Of course Christian and Muslim Palestinians and their supporters have tried to raise the issue but with little effect. When they question the moral and ethical legitimacy of Israel’s current elitist Jewish political regime, when they challenge "Israel’s right to exist" or when they talk of the "destruction of Israel" what they mean is radical nonviolent political reform from exclusion to inclusion, not the vindictive slaughter or expulsion of all of Israel’s Jews. It is true that militant Hamas leaders behind the reprehensible indiscriminate sometimes lethal rocket attacks on Israeli noncombatants seem to be calling for violent regime change, but most Palestinians including politically oriented Hamas leaders favor one achieved through peaceful internal reform.

As of now American and Israeli Jews and non Jews who support the modification of the exclusivist Jewish State to a truly democratic society that would not be prey to any sectarian, ethnic, gender, or racial interests have no political traction in Israel or in the U.S. But that doesn’t mean that they shouldn’t have it.

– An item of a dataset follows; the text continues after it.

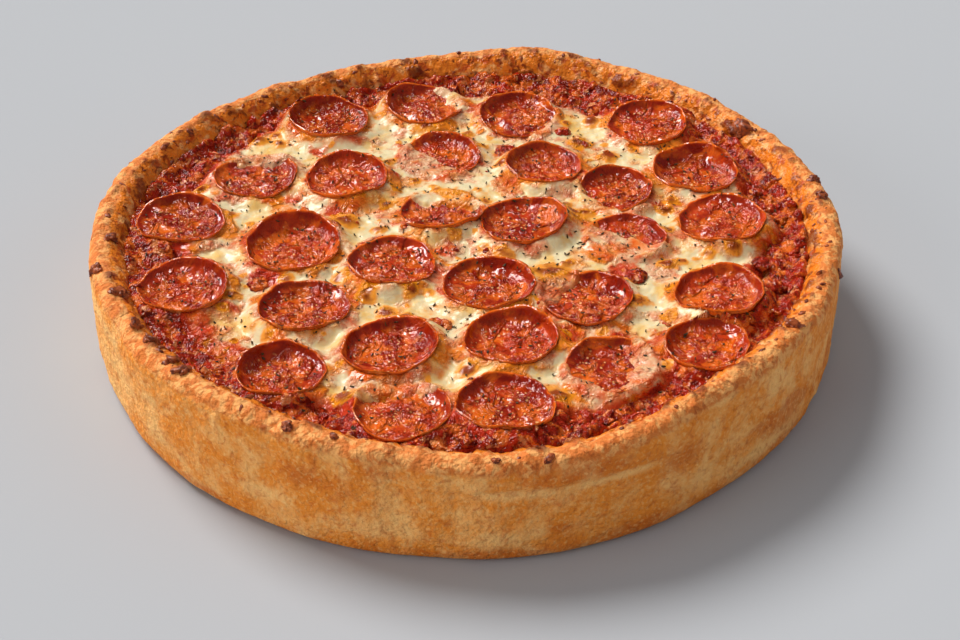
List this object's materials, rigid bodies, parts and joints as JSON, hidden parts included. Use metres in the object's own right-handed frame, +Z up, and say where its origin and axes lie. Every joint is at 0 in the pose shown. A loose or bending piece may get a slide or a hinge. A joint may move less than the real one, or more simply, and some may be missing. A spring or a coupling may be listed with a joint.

Without the establishment of truly pluralist societies in one state or two states side by side, the political atmosphere will undoubtedly remain toxic.

– Jerry Levin is a former CNN Middle East reporter, who was kidnapped and held hostage by Hezbollah in 1984. He escaped after eleven and a half months in captivity due to the nonviolent behind the scene efforts of a group of friends and colleagues organized by his wife, Sis Levin, which included Muslim, Christian, and Jewish friends and colleagues in the U.S. and the Middle East. Since then, they have been working for Palestinian absolute release from every aspect of Israeli domination, control, expropriation, and genocidal violence against noncombatants. Over the years they have worked with several violence reduction organizations in the West Bank (including CPT – Christian Peacemaker Teams) and Gaza, and with nonviolent peace and nonviolent justice organizations in the U.S. In April, at a ceremony in San Francisco, Mr. Levin and his wife were recognized by the Dali Lama as one of 2009’s "Unsung Heroes of Compassion." He contributed this article to PalestineChronicle.com.